According to the Statistical Center of the Ministry of Cooperatives, Labor, and Social Welfare, in 2019, one-third of waste collectors in Tehran, approximately 4,700 individuals, were children. However, due to an increase in the migration of Afghan nationals, the number of these children has escalated significantly and some claim it has even grown tenfold.

Failure in organization

Simultaneously with the increase in the number of child labors and street children, programs for organizing these children by the State Welfare Organization of Iran and the municipality have been implemented. However, based on available evidence and statements from responsible authorities, these programs have practically failed. For instance, Ahmad Ahmadi Sadr, the CEO of the Welfare, Services, and Social Participation Organization of Tehran Municipality,, announced last December that despite 32 attempts by the State Welfare Organization of Iran to organize these children in the past year, the program had actually failed. Although the municipality is not responsible for organizing child labors and instead focuses on reducing harm and establishing facilities for child labor reduction, it has also been unable to take effective steps in this regard.
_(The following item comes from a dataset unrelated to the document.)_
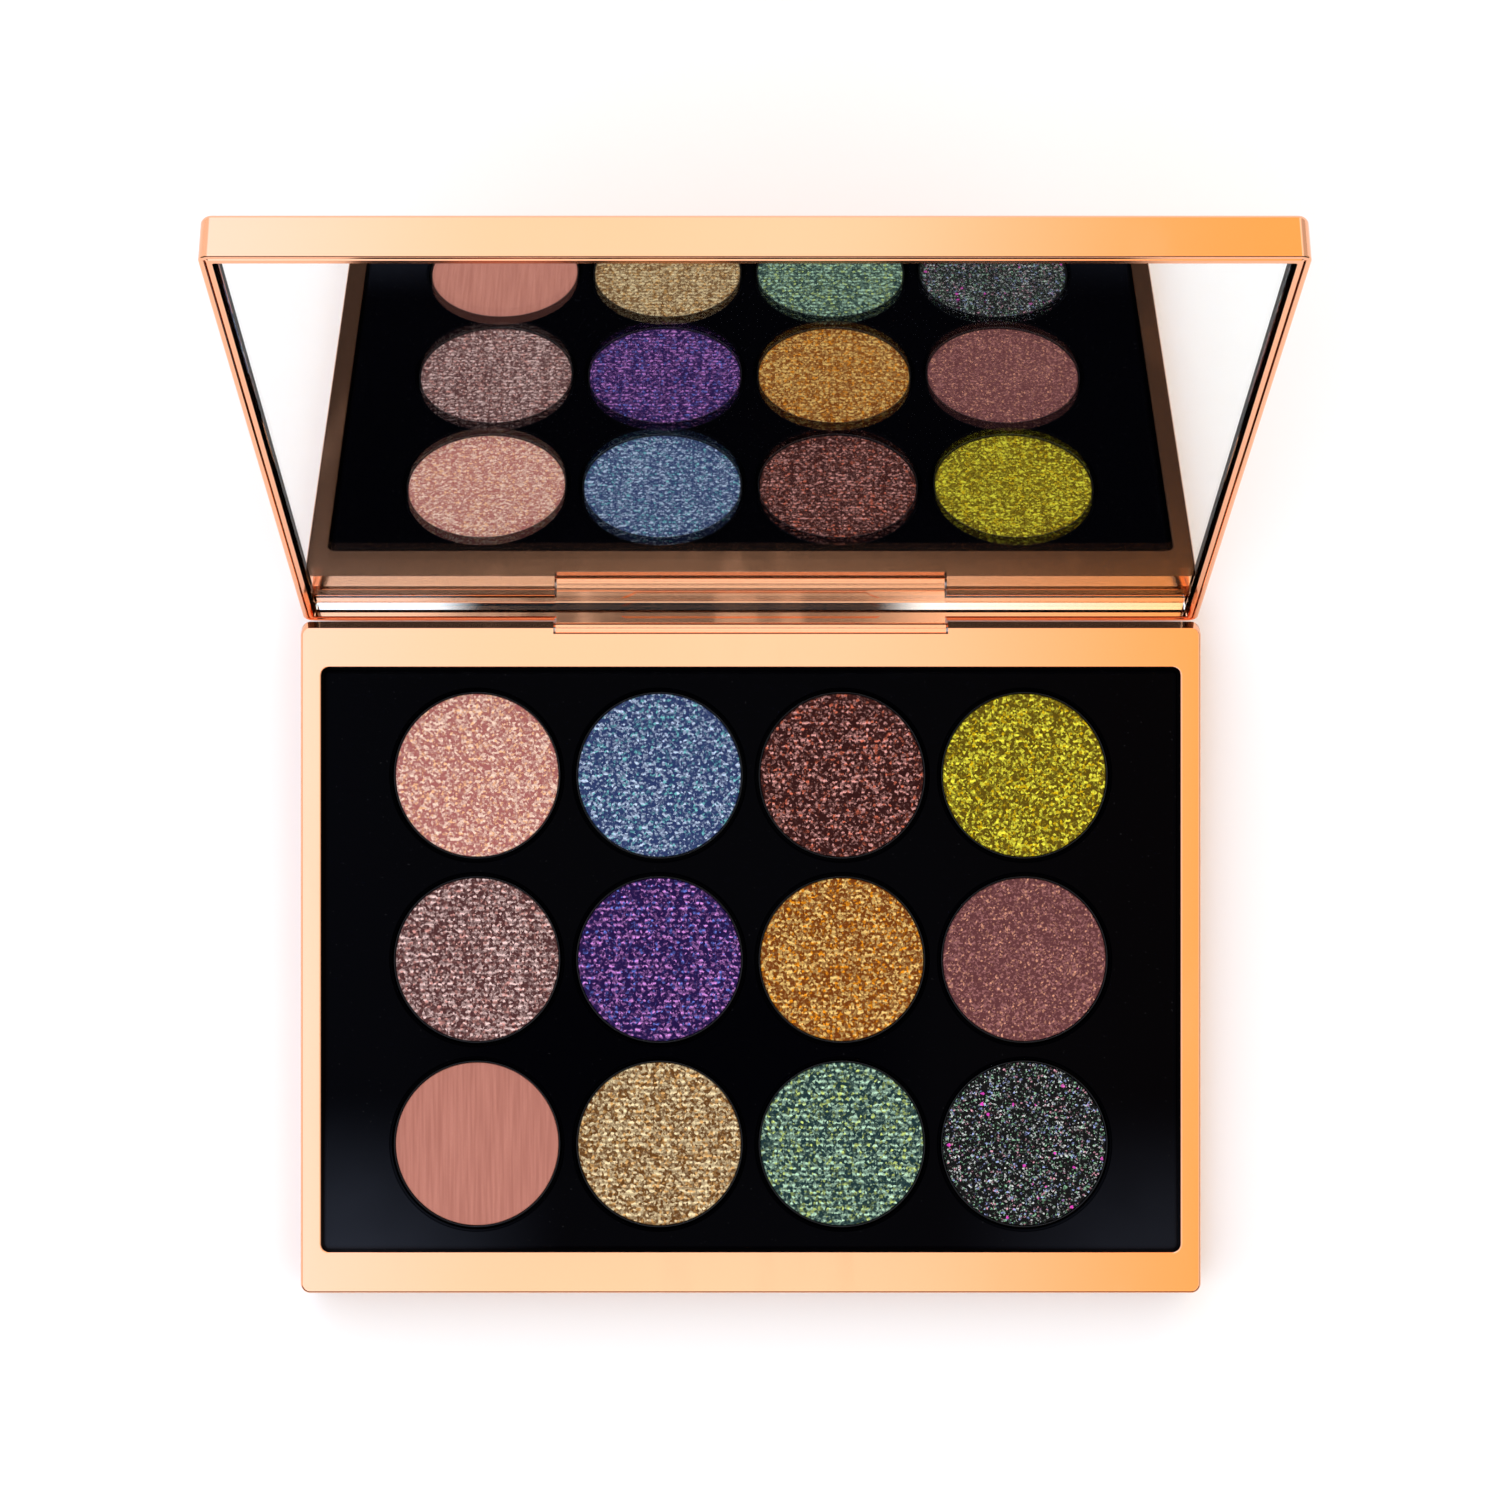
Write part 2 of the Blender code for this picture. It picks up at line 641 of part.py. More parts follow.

While the State Welfare Organization of Iran is primarily responsible for organizing child labors, community groups and even individual citizens can contribute to reducing the harm caused by child labor. For this to happen, child labor must not be recognized by anyone as legitimate. We need to accept that children should not have any work other than education and play and that child labor is never normal or acceptable. It is hoped that with this mindset, we can gradually take more serious action and change the negative image of child labor in society.